High speed for some materials simply cant be done, you need torque not power

Finish off with a high speed skim if possible

A shaper would also deal with it

Edited By Ady1 on 25/03/2018 10:03:17

SillyOldDuffer25/03/2018 10:16:11
10668 forum posts
2415 photos

My advice to beginners: avoid unknown metals! Or at least be prepared to move on gracefully if you can't turn it.

When I first owned a mini-lathe, it struggled with all the odd bits of scrap I tried. Very disappointing. Buying a known mild-steel made a huge difference, and the free-cutting variety was pure joy. I went from thinking the lathe was rubbish to finding that it works well.

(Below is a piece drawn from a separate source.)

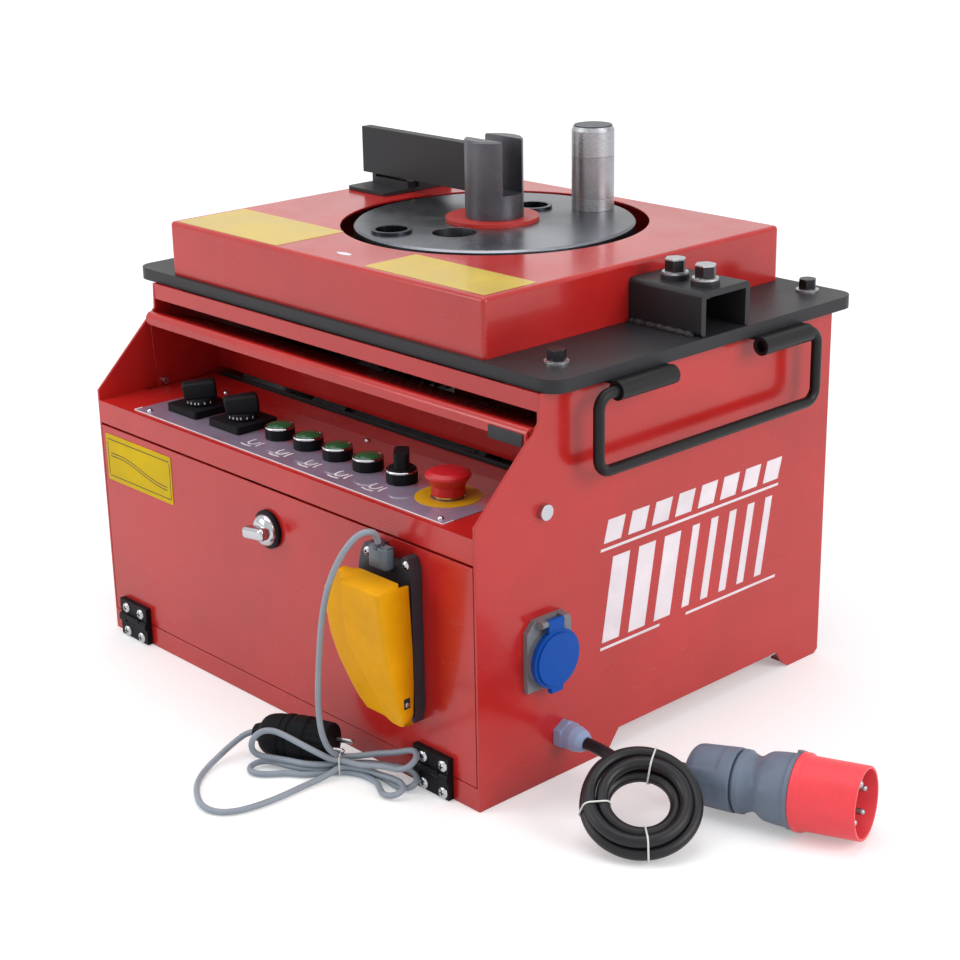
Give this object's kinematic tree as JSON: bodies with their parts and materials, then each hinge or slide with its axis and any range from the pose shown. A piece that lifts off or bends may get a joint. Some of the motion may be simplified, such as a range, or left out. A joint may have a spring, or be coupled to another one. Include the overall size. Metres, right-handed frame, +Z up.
{
  "type": "bench rebar bending machine",
  "caption": "Floor or bench machine that bends reinforcing bar: turntable with pins and fence on a plate, console with buttons under a lid, pedal on the front door, folding handles.",
  "frame": {"origin": "on the floor under the middle of the machine body without its cords", "axes": "+Z up, -Y towards the operator and the front door, +X to the right seen from the front"},
  "size_m": [0.8817, 0.654, 0.5085],
  "materials": {
    "red_paint": "gloss",
    "charcoal_paint": "satin",
    "black_paint": "satin",
    "grey_paint": "satin",
    "disc_steel": "brushed",
    "pin_steel": "turned",
    "bright_steel": "brushed",
    "chrome": "polished",
    "red_washer": "matt",
    "bush_bronze": "turned",
    "cast_iron": "as cast",
    "black_plastic": "matt",
    "dark_plastic": "matt",
    "grey_plastic": "satin",
    "green_plastic": "gloss",
    "stop_red": "gloss",
    "yellow_plastic": "satin",
    "blue_plastic": "gloss",
    "gland_plastic": "satin",
    "zinc": "plated",
    "cord_rubber": "matt",
    "cord_grey": "satin",
    "plug_red": "satin"
  },
  "bodies": {
    "machine": {"side_panel_right": "red_paint", "side_panel_left": "red_paint", "base_pan": "red_paint", "rear_panel": "red_paint", "upper_front_band": "red_paint", "console_panel": "red_paint", "table_plate": "charcoal_paint", "disc_cover": "red_paint", "cap_screws": "zinc", "tool_socket": "charcoal_paint", "bearing_housing": "cast_iron", "spindle_bearings": "bright_steel", "reducer_case": "cast_iron", "drive_motor": "grey_paint", "control_box": "grey_plastic", "switch_bases": "black_plastic", "button_bezels": "black_plastic", "estop_plate": "yellow_plastic", "pivot_bolts": "chrome", "hinge_leaves": "black_plastic", "socket_flange": "grey_plastic", "cable_gland": "gland_plastic", "handle_lugs": "black_paint", "mains_lead_run": "cord_rubber", "mains_lead_coil": "cord_rubber", "mains_lead_tail": "cord_rubber", "mains_plug": "plug_red", "pedal_cord_drop": "cord_grey", "pedal_cord_hank": "cord_grey", "pedal_cord_tail": "cord_grey", "pedal_plug": "dark_plastic"},
    "turntable": {"turntable_disc": "disc_steel", "disc_bushes": "pin_steel", "centre_washer": "red_washer", "spindle": "pin_steel", "main_gear": "pin_steel"},
    "output_shaft": {"output_shaft": "pin_steel", "drive_pinion": "pin_steel"},
    "centre_pin": {"centre_pin": "pin_steel"},
    "bending_pin": {"bending_pin": "pin_steel"},
    "bending_roller": {"bending_roller": "pin_steel"},
    "fence": {"fence": "red_paint"},
    "door": {"front_door": "red_paint", "door_leaves": "black_plastic", "pedal_base": "dark_plastic"},
    "door_latch": {"door_latch": "chrome"},
    "pedal_treadle": {"pedal_treadle": "yellow_plastic"},
    "control_cover": {"control_cover": "red_paint"},
    "green_button_1": {"green_button_1": "green_plastic"},
    "green_button_2": {"green_button_2": "green_plastic"},
    "green_button_3": {"green_button_3": "green_plastic"},
    "green_button_4": {"green_button_4": "green_plastic"},
    "selector_knob": {"selector_knob": "black_plastic"},
    "cam_knob_1": {"cam_knob_1": "black_plastic"},
    "cam_knob_2": {"cam_knob_2": "black_plastic"},
    "estop_stem": {"estop_stem": "black_plastic"},
    "estop_head": {"estop_head": "stop_red"},
    "socket_lid": {"socket_lid": "blue_plastic"},
    "handle_right": {"handle_right": "black_paint"},
    "handle_left": {"handle_left": "black_paint"}
  },
  "joints": [
    {"name": "turntable_turn", "type": "hinge", "parent": "machine", "child": "turntable", "pos_m": [-0.0047, 0.0895, 0.424], "axis": [0, 0, -1], "range_deg": [0, 180]},
    {"name": "output_turn", "type": "hinge", "parent": "machine", "child": "output_shaft", "pos_m": [0.1453, 0.0895, 0.3], "axis": [0, 0, 1], "range_deg": [0, 720]},
    {"name": "centre_pin_lift", "type": "slide", "parent": "turntable", "child": "centre_pin", "axis": [0, 0, 1], "range_m": [0, 0.05]},
    {"name": "bending_pin_lift", "type": "slide", "parent": "turntable", "child": "bending_pin", "axis": [0, 0, 1], "range_m": [0, 0.02]},
    {"name": "roller_spin", "type": "hinge", "parent": "bending_pin", "child": "bending_roller", "pos_m": [0.02775, 0.19565, 0.46], "axis": [0, 0, 1], "continuous": true},
    {"name": "fence_shift", "type": "slide", "parent": "machine", "child": "fence", "axis": [0, 1, 0], "range_m": [-0.005, 0.015]},
    {"name": "door_swing", "type": "hinge", "parent": "machine", "child": "door", "pos_m": [0, -0.2209, 0.021], "axis": [1, 0, 0], "range_deg": [0, 56], "deforming": ["pedal_cord_drop"]},
    {"name": "latch_turn", "type": "hinge", "parent": "door", "child": "door_latch", "pos_m": [0.011, -0.2265, 0.185], "axis": [0, 1, 0], "range_deg": [0, 90]},
    {"name": "treadle_press", "type": "hinge", "parent": "door", "child": "pedal_treadle", "pos_m": [0.21, -0.2395, 0.0887], "axis": [-1, 0, 0], "range_deg": [0, 2], "stiffness_Nm_per_rad": 20, "springref_deg": -2.86},
    {"name": "cover_swing", "type": "hinge", "parent": "machine", "child": "control_cover", "pos_m": [0, -0.1385, 0.2545], "axis": [1, 0, 0], "range_deg": [0, 77]},
    {"name": "button_press_1", "type": "slide", "parent": "machine", "child": "green_button_1", "axis": [0, 0, -1], "range_m": [0, 0.004], "stiffness_N_per_m": 300, "springref_m": -0.002},
    {"name": "button_press_2", "type": "slide", "parent": "machine", "child": "green_button_2", "axis": [0, 0, -1], "range_m": [0, 0.004], "stiffness_N_per_m": 300, "springref_m": -0.002},
    {"name": "button_press_3", "type": "slide", "parent": "machine", "child": "green_button_3", "axis": [0, 0, -1], "range_m": [0, 0.004], "stiffness_N_per_m": 300, "springref_m": -0.002},
    {"name": "button_press_4", "type": "slide", "parent": "machine", "child": "green_button_4", "axis": [0, 0, -1], "range_m": [0, 0.004], "stiffness_N_per_m": 300, "springref_m": -0.002},
    {"name": "selector_turn", "type": "hinge", "parent": "machine", "child": "selector_knob", "pos_m": [0.1396, -0.1635, 0.26], "axis": [0, 0, 1], "range_deg": [-90, 0]},
    {"name": "switch_turn_1", "type": "hinge", "parent": "machine", "child": "cam_knob_1", "pos_m": [-0.163, -0.1645, 0.265], "axis": [0, 0, 1], "range_deg": [-60, 60]},
    {"name": "switch_turn_2", "type": "hinge", "parent": "machine", "child": "cam_knob_2", "pos_m": [-0.0935, -0.1645, 0.265], "axis": [0, 0, 1], "range_deg": [-60, 60]},
    {"name": "stop_press", "type": "slide", "parent": "machine", "child": "estop_stem", "axis": [0, 0, -1], "range_m": [0, 0.0025], "stiffness_N_per_m": 600, "springref_m": -0.002},
    {"name": "stop_release", "type": "hinge", "parent": "estop_stem", "child": "estop_head", "pos_m": [0.1978, -0.1608, 0.27], "axis": [0, 0, 1], "range_deg": [0, 45]},
    {"name": "socket_lid_swing", "type": "hinge", "parent": "machine", "child": "socket_lid", "pos_m": [0.302, -0.1365, 0.157], "axis": [0, -1, 0], "range_deg": [0, 110]},
    {"name": "handle_swing_right", "type": "hinge", "parent": "machine", "child": "handle_right", "pos_m": [0.3115, 0.0535, 0.349], "axis": [0, -1, 0], "range_deg": [-8, 150]},
    {"name": "handle_swing_left", "type": "hinge", "parent": "machine", "child": "handle_left", "pos_m": [-0.3115, 0.0535, 0.349], "axis": [0, 1, 0], "range_deg": [-8, 150]}
  ],
  "couplings": [
    {"joint": "output_turn", "follows": "turntable_turn", "ratio": 4}
  ]
}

Steel is an alloy and there are thousands of them with a huge range of characteristics. Many have properties chosen for a particular purpose that - like as not - does not include machinability. Railway line, many types of Stainless, armour plate, tool-steels, Boron steels - all horrible. On top of that many steels can be hardened by heat treatment, or on the surface by carburisation or nitriding. Suitably treated carbon steel is very hard ; nitrided steel comes close to being diamond hard. Those processes have to be undone before machining.

Many common steels are reasonable; if your source is scrap from an engineering works it's likely to be good. Metal recovered from manufactured items is much more variable, and steel made for a particular purpose really has to be understood.

Gas-pipe is an example. Although it's a species of mild steel, the metal is relatively soft. It bends, saws and threads well and it's cheap. Seems a promising candidate for a lathe but it doesn't turn well. The metal is gritty and slightly sticky. The pipe was made by rolling a strip and then welding the joint. The weld is much harder than the rest, clunk, clunk. I use it only for crude work. Avoid it when finish matters.

Likewise I've made good use of scrap steel rods removed from old printers and scanners. Usually they machine well but I have one example that carbide won't touch. Visually identical to the others, it's a cuckoo in the nest.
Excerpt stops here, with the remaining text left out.